**MATERIAL:**
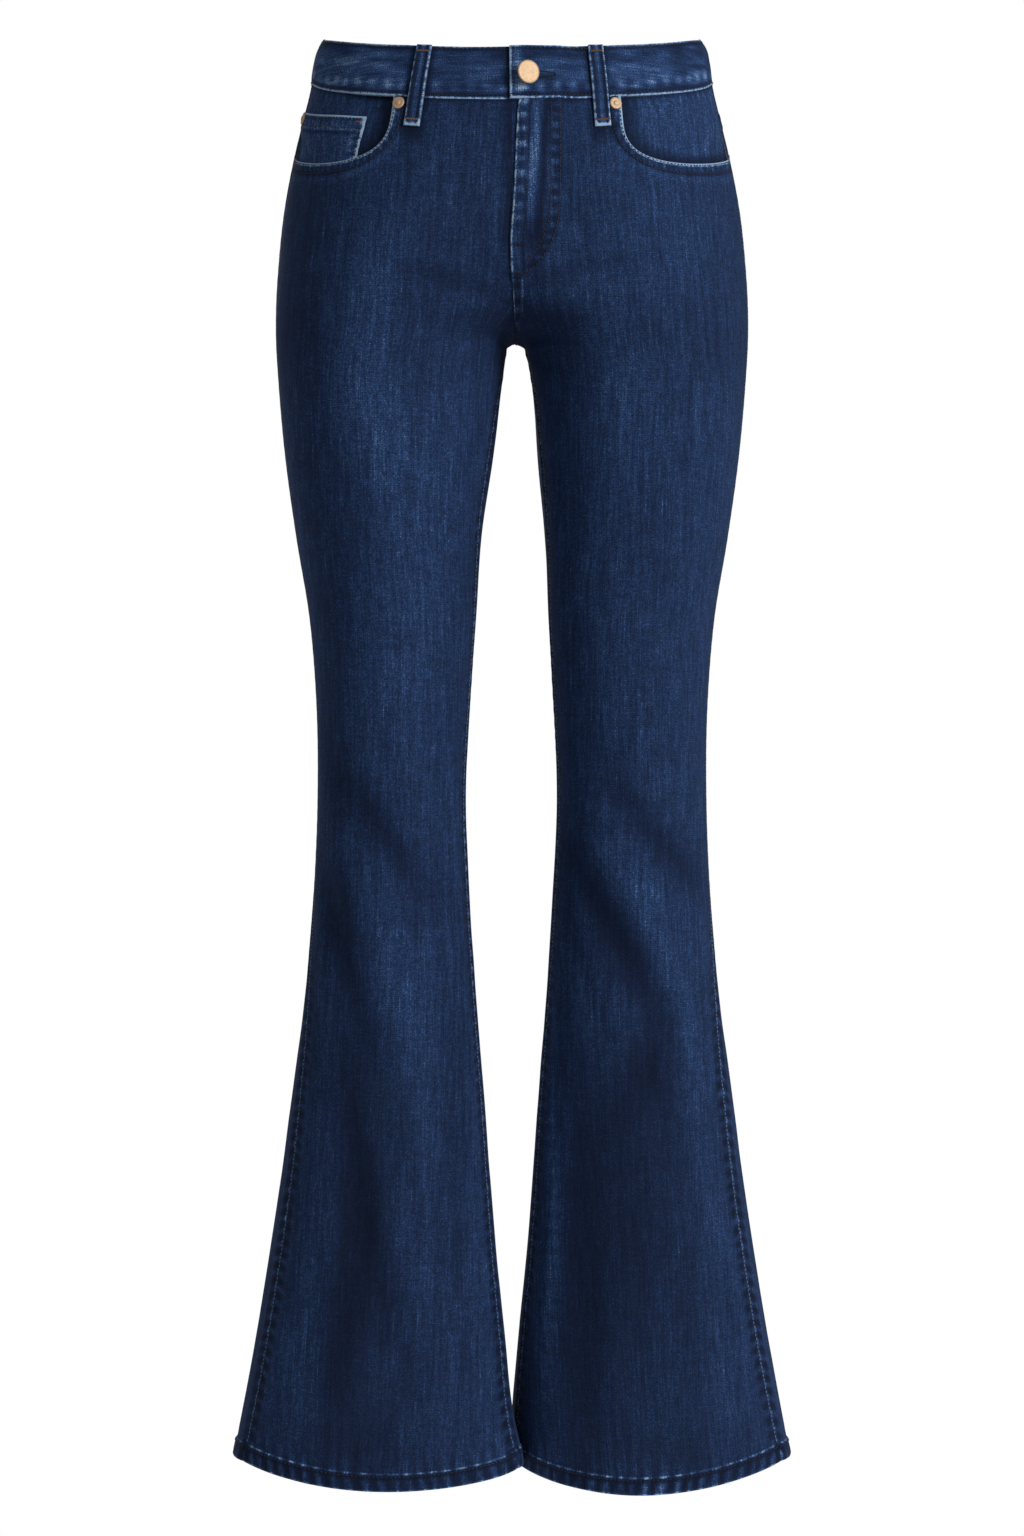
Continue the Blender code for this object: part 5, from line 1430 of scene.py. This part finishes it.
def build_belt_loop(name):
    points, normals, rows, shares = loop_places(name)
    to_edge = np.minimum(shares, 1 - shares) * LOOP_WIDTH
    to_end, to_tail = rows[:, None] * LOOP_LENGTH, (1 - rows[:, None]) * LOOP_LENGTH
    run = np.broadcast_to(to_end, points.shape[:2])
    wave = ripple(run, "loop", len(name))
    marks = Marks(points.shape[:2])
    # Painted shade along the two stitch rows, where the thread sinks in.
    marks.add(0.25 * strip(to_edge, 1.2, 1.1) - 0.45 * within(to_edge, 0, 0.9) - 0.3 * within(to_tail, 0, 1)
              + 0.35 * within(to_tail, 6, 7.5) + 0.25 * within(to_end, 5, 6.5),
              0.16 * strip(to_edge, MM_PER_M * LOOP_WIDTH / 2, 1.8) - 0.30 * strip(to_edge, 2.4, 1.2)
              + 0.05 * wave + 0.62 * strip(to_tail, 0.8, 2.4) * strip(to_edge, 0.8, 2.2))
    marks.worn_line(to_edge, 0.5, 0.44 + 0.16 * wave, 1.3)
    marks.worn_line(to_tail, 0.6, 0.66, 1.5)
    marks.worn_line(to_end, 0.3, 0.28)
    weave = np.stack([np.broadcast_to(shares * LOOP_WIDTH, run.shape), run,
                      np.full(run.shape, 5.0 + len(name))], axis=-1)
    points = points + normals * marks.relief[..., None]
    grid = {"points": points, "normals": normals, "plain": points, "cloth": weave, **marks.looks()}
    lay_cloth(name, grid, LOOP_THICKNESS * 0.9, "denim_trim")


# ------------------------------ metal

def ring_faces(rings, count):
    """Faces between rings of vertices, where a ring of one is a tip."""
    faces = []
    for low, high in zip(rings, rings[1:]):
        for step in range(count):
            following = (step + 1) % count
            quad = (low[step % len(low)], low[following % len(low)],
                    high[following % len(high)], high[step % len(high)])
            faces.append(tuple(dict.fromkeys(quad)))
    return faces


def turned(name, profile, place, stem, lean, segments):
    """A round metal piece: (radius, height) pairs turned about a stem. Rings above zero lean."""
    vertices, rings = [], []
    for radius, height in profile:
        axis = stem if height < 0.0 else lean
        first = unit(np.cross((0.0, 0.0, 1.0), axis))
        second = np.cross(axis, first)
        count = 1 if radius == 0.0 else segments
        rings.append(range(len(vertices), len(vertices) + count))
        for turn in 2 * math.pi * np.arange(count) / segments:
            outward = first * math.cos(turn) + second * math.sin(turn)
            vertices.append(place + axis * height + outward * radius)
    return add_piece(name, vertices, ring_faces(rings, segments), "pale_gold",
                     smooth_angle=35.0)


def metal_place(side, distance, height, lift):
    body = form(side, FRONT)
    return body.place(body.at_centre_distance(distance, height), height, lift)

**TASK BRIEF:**
Word for word, write out all of the data above.

**REPLY TO THE TASK:**
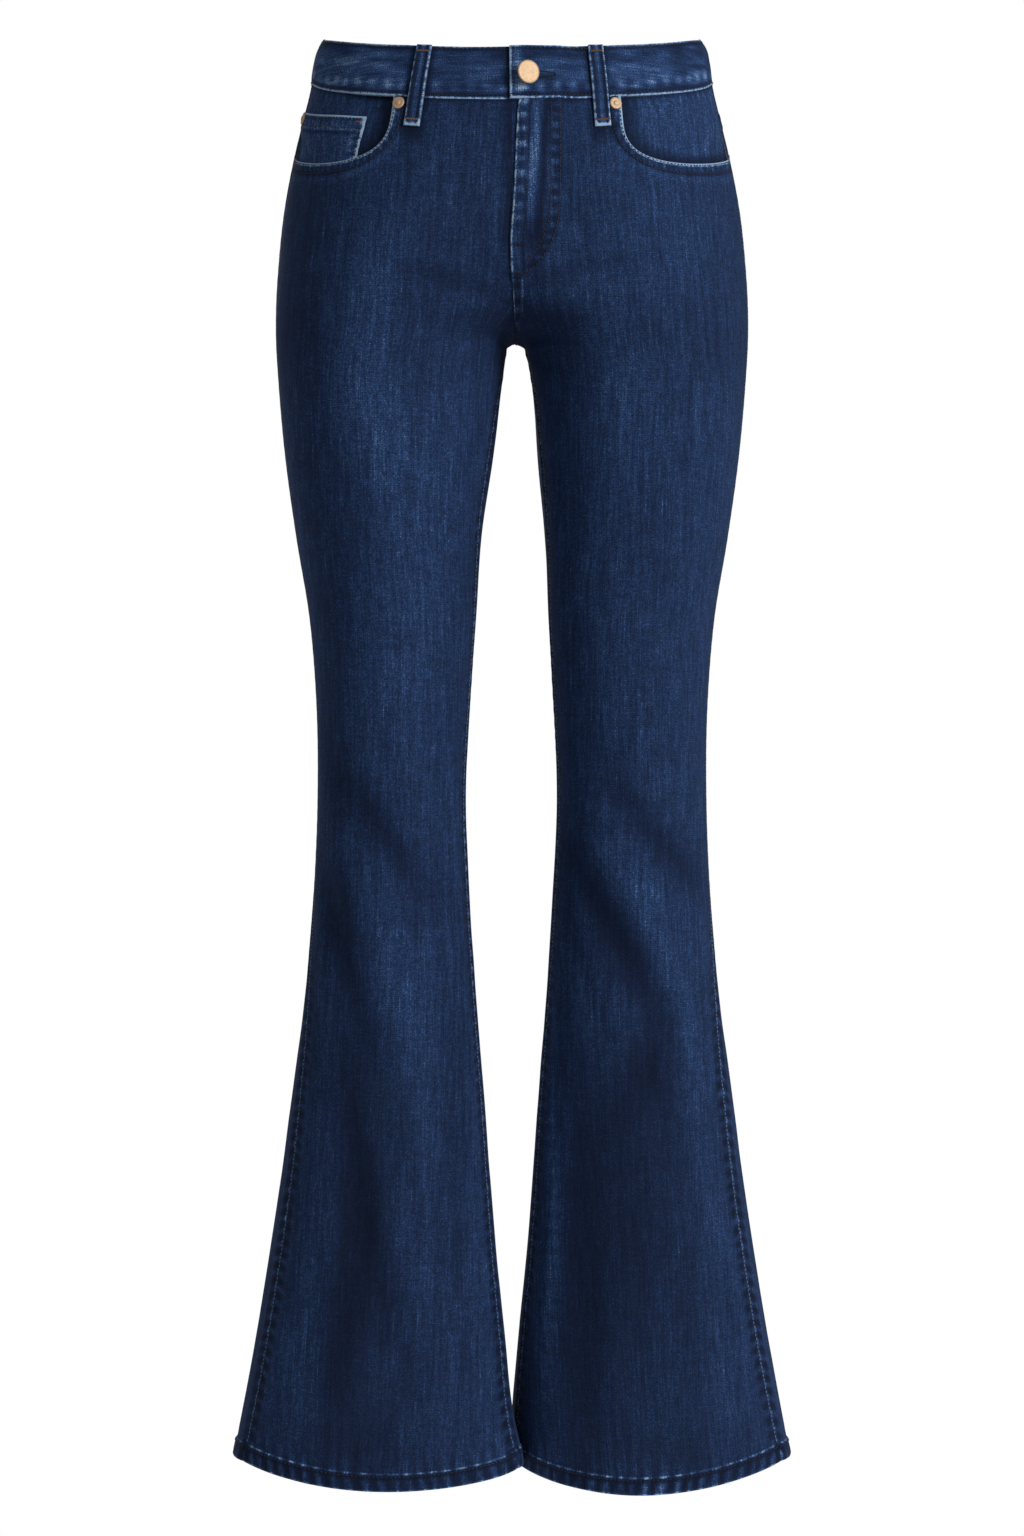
Continue the Blender code for this object: part 5, from line 1430 of scene.py. This part finishes it.
def build_belt_loop(name):
    points, normals, rows, shares = loop_places(name)
    to_edge = np.minimum(shares, 1 - shares) * LOOP_WIDTH
    to_end, to_tail = rows[:, None] * LOOP_LENGTH, (1 - rows[:, None]) * LOOP_LENGTH
    run = np.broadcast_to(to_end, points.shape[:2])
    wave = ripple(run, "loop", len(name))
    marks = Marks(points.shape[:2])
    # Painted shade along the two stitch rows, where the thread sinks in.
    marks.add(0.25 * strip(to_edge, 1.2, 1.1) - 0.45 * within(to_edge, 0, 0.9) - 0.3 * within(to_tail, 0, 1)
              + 0.35 * within(to_tail, 6, 7.5) + 0.25 * within(to_end, 5, 6.5),
              0.16 * strip(to_edge, MM_PER_M * LOOP_WIDTH / 2, 1.8) - 0.30 * strip(to_edge, 2.4, 1.2)
              + 0.05 * wave + 0.62 * strip(to_tail, 0.8, 2.4) * strip(to_edge, 0.8, 2.2))
    marks.worn_line(to_edge, 0.5, 0.44 + 0.16 * wave, 1.3)
    marks.worn_line(to_tail, 0.6, 0.66, 1.5)
    marks.worn_line(to_end, 0.3, 0.28)
    weave = np.stack([np.broadcast_to(shares * LOOP_WIDTH, run.shape), run,
                      np.full(run.shape, 5.0 + len(name))], axis=-1)
    points = points + normals * marks.relief[..., None]
    grid = {"points": points, "normals": normals, "plain": points, "cloth": weave, **marks.looks()}
    lay_cloth(name, grid, LOOP_THICKNESS * 0.9, "denim_trim")


# ------------------------------ metal

def ring_faces(rings, count):
    """Faces between rings of vertices, where a ring of one is a tip."""
    faces = []
    for low, high in zip(rings, rings[1:]):
        for step in range(count):
            following = (step + 1) % count
            quad = (low[step % len(low)], low[following % len(low)],
                    high[following % len(high)], high[step % len(high)])
            faces.append(tuple(dict.fromkeys(quad)))
    return faces


def turned(name, profile, place, stem, lean, segments):
    """A round metal piece: (radius, height) pairs turned about a stem. Rings above zero lean."""
    vertices, rings = [], []
    for radius, height in profile:
        axis = stem if height < 0.0 else lean
        first = unit(np.cross((0.0, 0.0, 1.0), axis))
        second = np.cross(axis, first)
        count = 1 if radius == 0.0 else segments
        rings.append(range(len(vertices), len(vertices) + count))
        for turn in 2 * math.pi * np.arange(count) / segments:
            outward = first * math.cos(turn) + second * math.sin(turn)
            vertices.append(place + axis * height + outward * radius)
    return add_piece(name, vertices, ring_faces(rings, segments), "pale_gold",
                     smooth_angle=35.0)


def metal_place(side, distance, height, lift):
    body = form(side, FRONT)
    return body.place(body.at_centre_distance(distance, height), height, lift)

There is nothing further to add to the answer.